> **Supplied data**
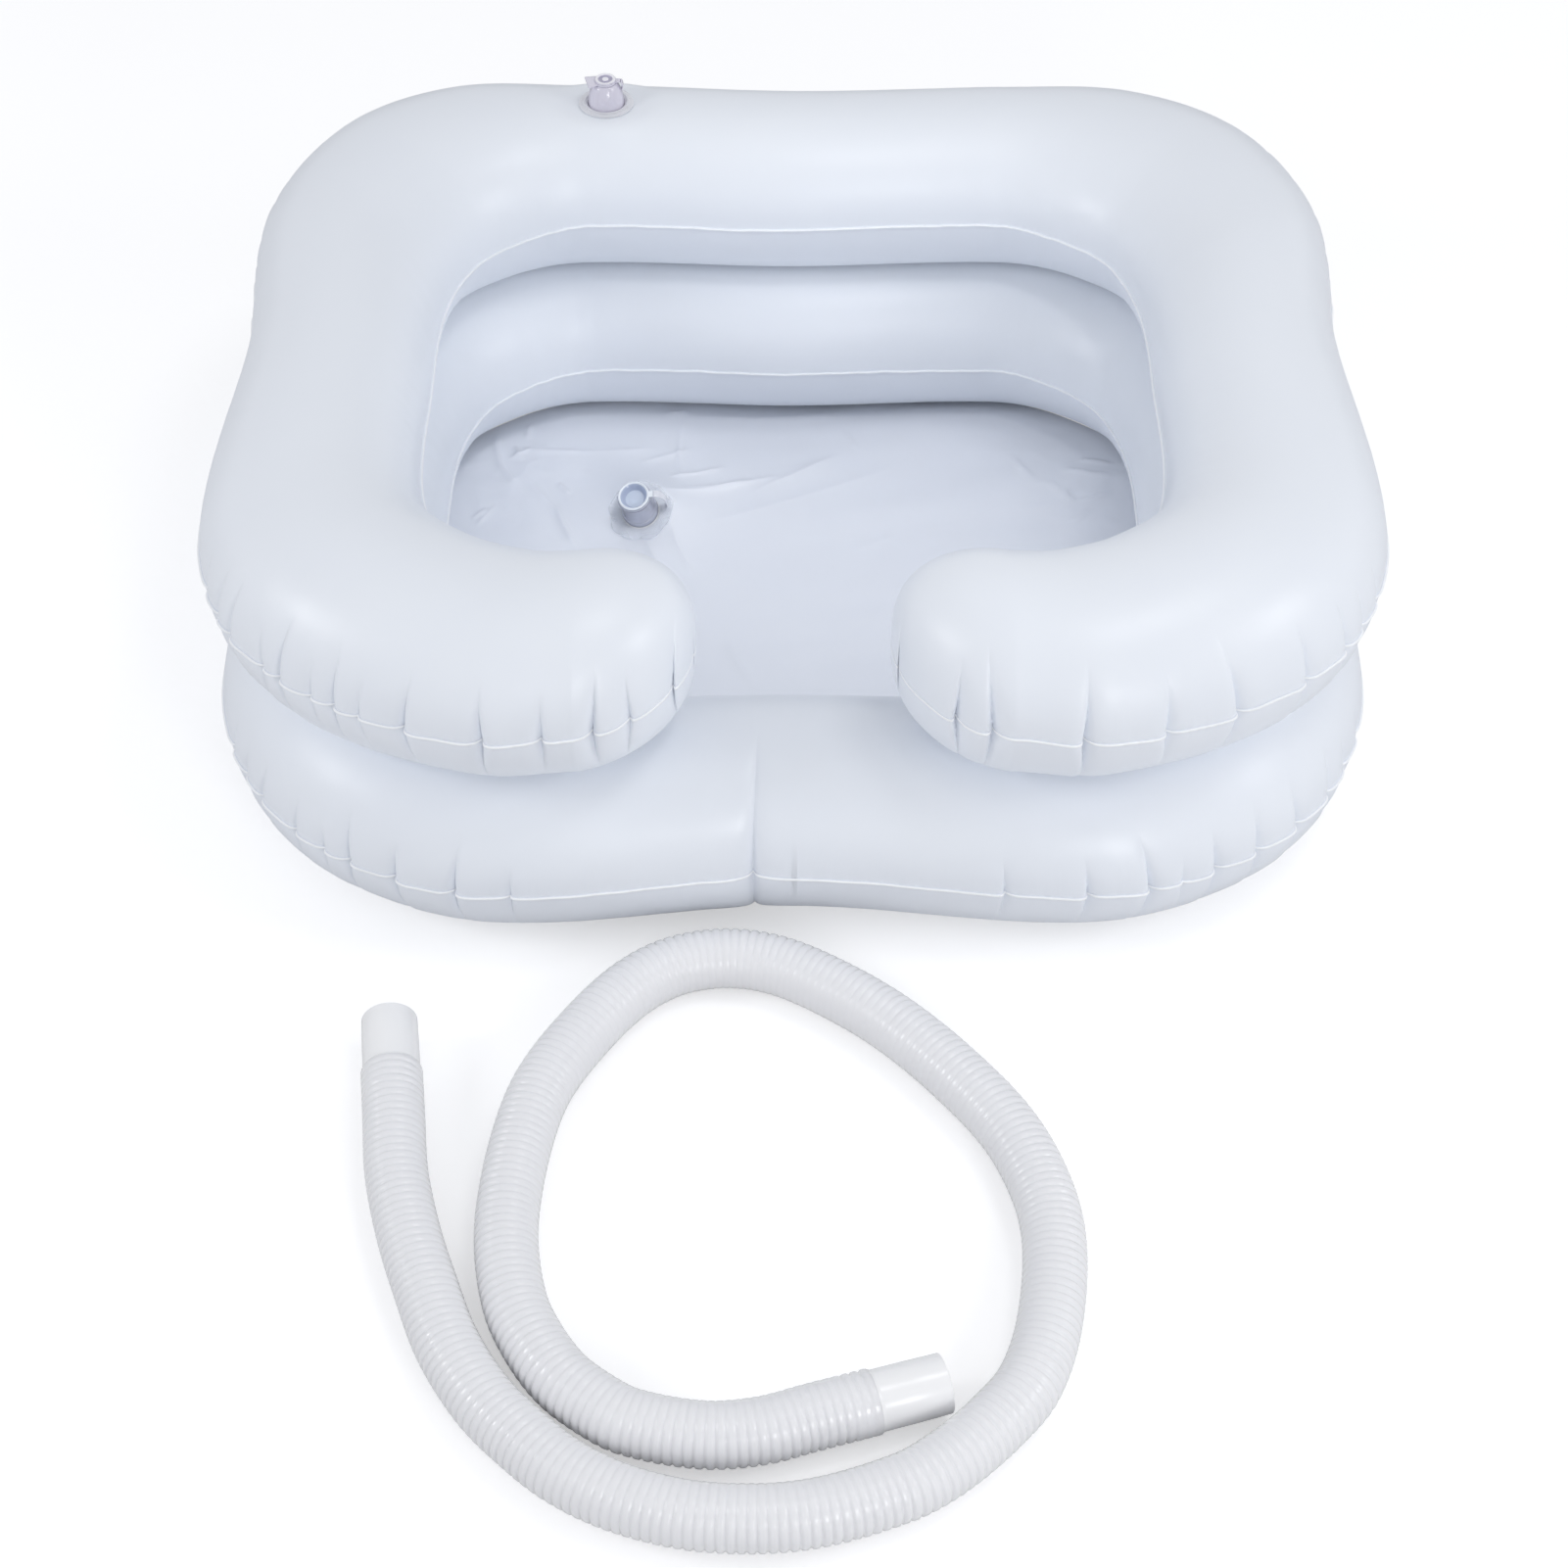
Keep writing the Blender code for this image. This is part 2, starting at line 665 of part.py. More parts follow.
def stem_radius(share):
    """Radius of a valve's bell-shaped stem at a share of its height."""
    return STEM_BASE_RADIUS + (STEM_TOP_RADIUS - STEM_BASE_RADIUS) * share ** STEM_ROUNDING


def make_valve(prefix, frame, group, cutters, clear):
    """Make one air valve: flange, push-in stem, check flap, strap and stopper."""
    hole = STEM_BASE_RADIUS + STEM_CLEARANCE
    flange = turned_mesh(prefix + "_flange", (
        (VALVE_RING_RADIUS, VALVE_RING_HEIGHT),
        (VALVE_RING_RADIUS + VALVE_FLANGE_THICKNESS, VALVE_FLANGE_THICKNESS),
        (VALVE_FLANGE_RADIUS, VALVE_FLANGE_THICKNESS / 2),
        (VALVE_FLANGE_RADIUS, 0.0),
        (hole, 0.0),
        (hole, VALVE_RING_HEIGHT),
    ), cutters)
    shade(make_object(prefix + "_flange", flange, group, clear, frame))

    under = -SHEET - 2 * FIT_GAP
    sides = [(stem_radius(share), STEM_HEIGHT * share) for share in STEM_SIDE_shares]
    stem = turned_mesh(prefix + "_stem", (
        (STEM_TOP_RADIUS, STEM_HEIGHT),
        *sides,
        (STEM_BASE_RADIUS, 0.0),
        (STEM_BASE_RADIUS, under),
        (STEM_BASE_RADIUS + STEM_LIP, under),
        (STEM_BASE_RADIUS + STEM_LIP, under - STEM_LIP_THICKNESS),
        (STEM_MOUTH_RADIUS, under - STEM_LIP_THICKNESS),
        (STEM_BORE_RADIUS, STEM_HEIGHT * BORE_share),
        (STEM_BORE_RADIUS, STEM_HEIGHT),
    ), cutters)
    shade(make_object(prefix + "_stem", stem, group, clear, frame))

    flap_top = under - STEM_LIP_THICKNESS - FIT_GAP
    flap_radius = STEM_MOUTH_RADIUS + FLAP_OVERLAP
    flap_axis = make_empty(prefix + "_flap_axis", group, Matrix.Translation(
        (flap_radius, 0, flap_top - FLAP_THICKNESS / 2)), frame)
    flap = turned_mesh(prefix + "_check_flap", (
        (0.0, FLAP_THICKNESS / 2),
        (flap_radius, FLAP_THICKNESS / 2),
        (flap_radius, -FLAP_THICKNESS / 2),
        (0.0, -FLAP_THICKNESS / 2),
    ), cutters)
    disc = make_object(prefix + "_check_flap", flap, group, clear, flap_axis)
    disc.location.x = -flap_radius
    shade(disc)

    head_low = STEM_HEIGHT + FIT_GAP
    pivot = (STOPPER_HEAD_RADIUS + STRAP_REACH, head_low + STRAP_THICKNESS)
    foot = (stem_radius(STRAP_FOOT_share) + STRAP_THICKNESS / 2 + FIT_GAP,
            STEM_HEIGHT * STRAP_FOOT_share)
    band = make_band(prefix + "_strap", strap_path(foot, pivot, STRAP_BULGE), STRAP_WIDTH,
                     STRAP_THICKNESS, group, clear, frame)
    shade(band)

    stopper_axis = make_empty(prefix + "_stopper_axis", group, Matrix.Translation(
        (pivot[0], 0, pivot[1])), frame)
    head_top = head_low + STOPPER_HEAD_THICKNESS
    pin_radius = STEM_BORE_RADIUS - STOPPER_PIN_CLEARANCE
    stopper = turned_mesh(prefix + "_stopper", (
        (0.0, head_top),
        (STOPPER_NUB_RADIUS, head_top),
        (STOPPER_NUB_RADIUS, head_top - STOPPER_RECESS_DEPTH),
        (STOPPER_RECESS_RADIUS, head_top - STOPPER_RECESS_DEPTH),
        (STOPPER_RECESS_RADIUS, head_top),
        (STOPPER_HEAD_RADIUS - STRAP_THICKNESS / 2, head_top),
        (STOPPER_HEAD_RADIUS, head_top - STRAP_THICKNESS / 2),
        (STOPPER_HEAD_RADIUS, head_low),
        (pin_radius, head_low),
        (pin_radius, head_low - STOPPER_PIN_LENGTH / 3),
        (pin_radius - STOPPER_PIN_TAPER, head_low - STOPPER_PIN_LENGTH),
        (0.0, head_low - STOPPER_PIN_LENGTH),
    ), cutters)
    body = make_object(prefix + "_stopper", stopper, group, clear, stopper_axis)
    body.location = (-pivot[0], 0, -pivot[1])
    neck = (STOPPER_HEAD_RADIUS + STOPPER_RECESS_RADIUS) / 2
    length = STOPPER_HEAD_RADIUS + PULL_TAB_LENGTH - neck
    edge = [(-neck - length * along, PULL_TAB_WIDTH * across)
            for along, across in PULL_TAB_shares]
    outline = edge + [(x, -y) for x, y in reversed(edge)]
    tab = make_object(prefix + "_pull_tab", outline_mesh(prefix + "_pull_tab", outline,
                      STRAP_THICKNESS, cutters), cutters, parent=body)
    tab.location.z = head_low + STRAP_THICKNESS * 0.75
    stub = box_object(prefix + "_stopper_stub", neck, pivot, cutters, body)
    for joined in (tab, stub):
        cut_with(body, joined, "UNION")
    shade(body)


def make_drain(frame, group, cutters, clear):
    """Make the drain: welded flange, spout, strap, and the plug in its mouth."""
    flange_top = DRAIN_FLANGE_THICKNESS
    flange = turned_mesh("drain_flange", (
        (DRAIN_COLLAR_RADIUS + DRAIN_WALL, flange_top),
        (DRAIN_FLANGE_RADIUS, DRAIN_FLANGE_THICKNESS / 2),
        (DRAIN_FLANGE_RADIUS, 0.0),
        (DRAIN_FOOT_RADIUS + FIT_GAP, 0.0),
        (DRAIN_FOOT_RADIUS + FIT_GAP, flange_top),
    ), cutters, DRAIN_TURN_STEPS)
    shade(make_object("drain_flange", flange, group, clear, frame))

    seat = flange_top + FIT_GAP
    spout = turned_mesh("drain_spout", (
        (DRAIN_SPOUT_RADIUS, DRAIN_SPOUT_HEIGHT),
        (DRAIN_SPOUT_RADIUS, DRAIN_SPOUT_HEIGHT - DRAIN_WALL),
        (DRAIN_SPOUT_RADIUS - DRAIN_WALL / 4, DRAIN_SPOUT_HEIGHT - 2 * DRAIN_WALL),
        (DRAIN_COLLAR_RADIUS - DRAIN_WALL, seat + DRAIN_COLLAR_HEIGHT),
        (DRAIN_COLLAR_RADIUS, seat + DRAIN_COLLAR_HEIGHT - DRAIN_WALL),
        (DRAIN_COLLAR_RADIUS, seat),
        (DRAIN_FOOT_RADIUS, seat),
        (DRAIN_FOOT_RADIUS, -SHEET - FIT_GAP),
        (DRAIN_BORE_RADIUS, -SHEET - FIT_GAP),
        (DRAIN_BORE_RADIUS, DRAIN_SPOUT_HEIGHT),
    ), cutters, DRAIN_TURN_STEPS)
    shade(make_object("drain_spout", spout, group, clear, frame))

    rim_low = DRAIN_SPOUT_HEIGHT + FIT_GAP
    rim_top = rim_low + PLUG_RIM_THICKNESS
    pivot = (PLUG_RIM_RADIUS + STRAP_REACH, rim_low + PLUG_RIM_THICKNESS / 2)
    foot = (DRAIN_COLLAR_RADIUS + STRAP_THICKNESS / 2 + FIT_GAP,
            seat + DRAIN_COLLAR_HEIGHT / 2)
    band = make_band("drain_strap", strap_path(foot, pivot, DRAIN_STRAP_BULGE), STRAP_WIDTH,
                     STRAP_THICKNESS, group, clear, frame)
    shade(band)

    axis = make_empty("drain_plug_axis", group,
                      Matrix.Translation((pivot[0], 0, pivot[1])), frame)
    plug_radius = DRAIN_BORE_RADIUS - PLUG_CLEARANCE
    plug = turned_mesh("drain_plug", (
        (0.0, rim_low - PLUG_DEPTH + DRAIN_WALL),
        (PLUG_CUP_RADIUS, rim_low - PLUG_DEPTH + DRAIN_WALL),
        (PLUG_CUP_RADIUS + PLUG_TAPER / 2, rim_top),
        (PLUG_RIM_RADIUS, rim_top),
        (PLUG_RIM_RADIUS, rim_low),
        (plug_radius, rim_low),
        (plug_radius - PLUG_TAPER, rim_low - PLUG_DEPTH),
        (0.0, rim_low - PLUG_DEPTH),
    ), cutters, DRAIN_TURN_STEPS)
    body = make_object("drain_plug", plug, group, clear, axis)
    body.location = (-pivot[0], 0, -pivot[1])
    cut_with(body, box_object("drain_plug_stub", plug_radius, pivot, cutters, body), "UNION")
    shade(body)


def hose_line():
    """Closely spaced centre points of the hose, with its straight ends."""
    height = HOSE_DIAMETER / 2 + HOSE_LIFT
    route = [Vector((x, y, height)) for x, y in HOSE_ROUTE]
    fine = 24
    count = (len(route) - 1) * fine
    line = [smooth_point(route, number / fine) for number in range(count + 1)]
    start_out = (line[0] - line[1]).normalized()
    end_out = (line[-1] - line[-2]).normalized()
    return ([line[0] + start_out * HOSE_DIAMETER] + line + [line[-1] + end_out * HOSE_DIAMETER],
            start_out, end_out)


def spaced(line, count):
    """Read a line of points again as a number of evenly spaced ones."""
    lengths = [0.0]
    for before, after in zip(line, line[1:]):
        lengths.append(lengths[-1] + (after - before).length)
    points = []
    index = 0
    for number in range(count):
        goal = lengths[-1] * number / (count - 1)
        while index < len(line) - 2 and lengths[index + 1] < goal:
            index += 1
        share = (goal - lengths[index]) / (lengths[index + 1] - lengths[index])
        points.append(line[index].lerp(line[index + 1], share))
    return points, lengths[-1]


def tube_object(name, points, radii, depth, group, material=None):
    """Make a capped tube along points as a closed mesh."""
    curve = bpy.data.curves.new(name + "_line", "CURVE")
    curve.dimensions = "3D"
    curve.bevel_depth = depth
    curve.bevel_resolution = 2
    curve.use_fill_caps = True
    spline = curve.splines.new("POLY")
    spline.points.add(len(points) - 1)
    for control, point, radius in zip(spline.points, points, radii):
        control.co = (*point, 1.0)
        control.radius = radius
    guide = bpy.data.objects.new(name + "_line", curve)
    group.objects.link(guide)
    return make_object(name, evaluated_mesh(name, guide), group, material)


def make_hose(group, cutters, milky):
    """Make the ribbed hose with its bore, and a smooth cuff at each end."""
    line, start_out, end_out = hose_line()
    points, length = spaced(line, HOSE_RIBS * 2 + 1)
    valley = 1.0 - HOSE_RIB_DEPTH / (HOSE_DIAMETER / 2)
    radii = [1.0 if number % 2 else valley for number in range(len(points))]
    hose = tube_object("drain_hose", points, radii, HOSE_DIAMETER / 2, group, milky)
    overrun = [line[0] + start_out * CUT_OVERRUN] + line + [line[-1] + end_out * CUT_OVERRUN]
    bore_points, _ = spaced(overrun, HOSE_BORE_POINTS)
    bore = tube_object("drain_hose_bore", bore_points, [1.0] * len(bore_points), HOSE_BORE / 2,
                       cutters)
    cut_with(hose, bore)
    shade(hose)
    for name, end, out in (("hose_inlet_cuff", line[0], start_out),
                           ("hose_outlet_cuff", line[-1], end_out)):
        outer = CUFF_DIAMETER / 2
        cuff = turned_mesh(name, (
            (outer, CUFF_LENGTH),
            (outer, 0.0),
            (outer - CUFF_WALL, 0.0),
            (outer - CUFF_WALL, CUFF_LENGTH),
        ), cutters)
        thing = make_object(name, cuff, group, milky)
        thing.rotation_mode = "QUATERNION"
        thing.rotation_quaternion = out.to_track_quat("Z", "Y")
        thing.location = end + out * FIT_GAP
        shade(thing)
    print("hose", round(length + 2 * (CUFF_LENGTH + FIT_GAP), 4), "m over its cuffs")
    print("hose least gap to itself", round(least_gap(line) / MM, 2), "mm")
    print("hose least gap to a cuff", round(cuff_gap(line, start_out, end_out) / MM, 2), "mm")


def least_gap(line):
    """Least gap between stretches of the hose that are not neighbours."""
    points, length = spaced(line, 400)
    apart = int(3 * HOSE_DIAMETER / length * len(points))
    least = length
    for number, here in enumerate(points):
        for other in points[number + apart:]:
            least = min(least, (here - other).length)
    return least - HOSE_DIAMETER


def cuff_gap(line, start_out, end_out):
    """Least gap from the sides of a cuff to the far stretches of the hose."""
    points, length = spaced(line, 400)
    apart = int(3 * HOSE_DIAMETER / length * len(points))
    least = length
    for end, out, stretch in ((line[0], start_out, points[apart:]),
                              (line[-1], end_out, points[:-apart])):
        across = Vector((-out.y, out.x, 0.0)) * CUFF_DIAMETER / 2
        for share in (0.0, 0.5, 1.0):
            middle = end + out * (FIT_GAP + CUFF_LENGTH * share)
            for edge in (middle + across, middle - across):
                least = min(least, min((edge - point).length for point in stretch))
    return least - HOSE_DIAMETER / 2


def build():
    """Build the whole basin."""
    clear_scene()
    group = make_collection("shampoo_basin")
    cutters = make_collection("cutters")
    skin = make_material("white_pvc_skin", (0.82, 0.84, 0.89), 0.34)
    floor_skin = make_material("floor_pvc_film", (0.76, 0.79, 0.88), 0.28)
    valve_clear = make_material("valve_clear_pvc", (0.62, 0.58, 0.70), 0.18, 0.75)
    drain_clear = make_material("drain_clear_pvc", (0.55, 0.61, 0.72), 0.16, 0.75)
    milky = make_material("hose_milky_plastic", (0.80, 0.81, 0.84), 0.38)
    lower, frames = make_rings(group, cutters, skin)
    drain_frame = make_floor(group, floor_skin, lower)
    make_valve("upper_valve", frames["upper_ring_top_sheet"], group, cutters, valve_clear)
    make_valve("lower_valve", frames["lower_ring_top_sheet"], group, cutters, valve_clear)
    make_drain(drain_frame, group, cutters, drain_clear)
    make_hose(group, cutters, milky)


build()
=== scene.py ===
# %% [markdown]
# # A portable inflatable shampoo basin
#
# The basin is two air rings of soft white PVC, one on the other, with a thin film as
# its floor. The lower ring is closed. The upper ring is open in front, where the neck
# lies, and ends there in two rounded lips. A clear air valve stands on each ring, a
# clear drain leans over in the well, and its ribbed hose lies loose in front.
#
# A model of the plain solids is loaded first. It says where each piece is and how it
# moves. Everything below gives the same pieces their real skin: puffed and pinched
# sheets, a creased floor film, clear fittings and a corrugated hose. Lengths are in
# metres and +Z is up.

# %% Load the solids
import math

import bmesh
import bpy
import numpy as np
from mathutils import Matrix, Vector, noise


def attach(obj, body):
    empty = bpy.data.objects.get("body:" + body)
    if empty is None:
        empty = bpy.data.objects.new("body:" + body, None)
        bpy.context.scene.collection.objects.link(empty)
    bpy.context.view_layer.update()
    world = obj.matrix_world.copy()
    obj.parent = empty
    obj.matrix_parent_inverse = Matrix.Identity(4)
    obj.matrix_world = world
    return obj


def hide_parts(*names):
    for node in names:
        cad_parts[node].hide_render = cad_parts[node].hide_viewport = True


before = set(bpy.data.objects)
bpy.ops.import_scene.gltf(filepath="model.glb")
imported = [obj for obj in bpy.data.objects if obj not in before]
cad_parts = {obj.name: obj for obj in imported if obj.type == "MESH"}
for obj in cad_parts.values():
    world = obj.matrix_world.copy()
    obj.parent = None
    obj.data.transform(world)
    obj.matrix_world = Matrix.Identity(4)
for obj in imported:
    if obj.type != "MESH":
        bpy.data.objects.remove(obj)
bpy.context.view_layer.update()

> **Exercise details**
Print the material above verbatim, first line through the line containing "return STEM_BASE_RADIUS +", both included.

> **The result**
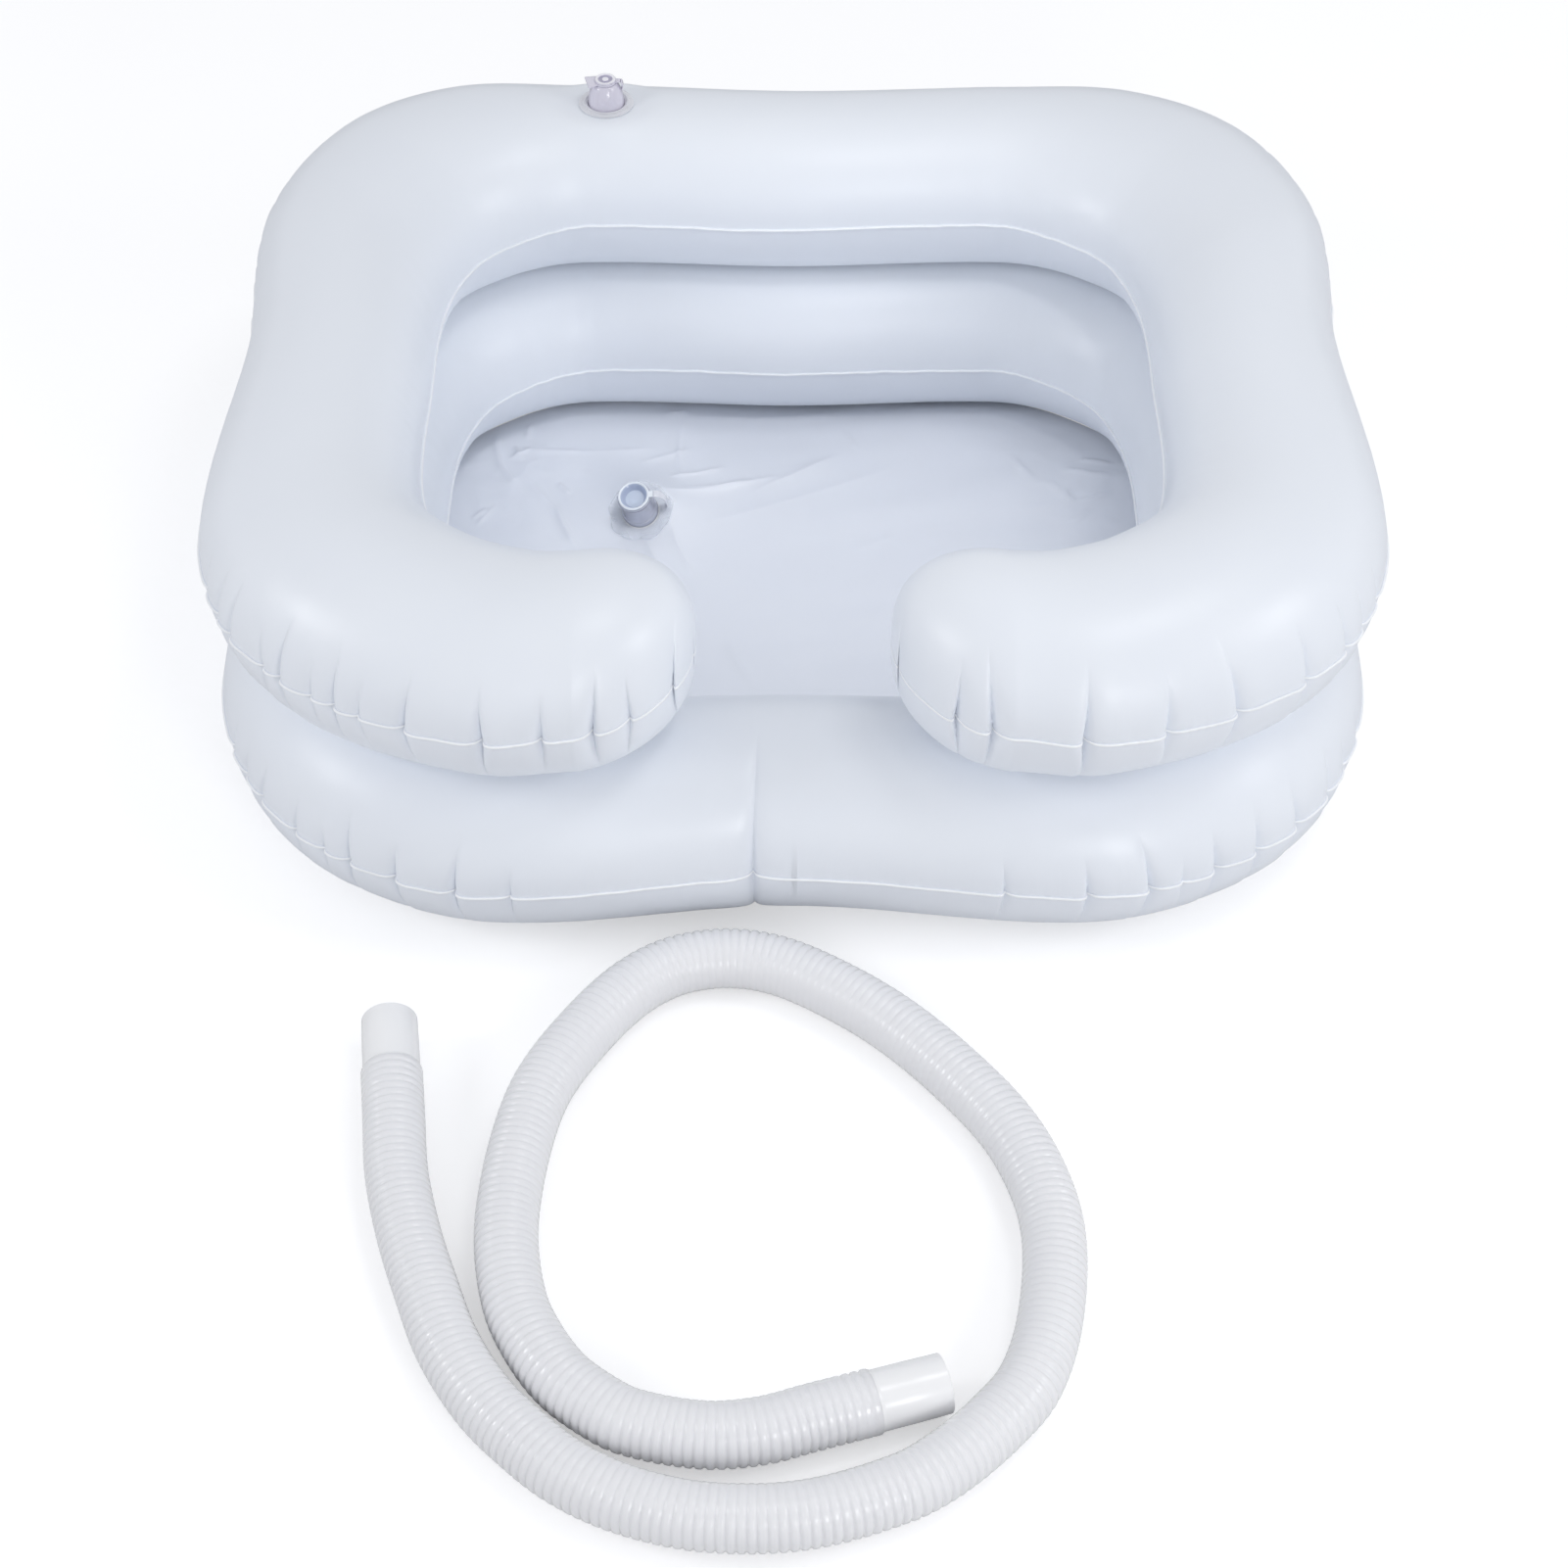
Keep writing the Blender code for this image. This is part 2, starting at line 665 of part.py. More parts follow.
def stem_radius(share):
    """Radius of a valve's bell-shaped stem at a share of its height."""
    return STEM_BASE_RADIUS + (STEM_TOP_RADIUS - STEM_BASE_RADIUS) * share ** STEM_ROUNDING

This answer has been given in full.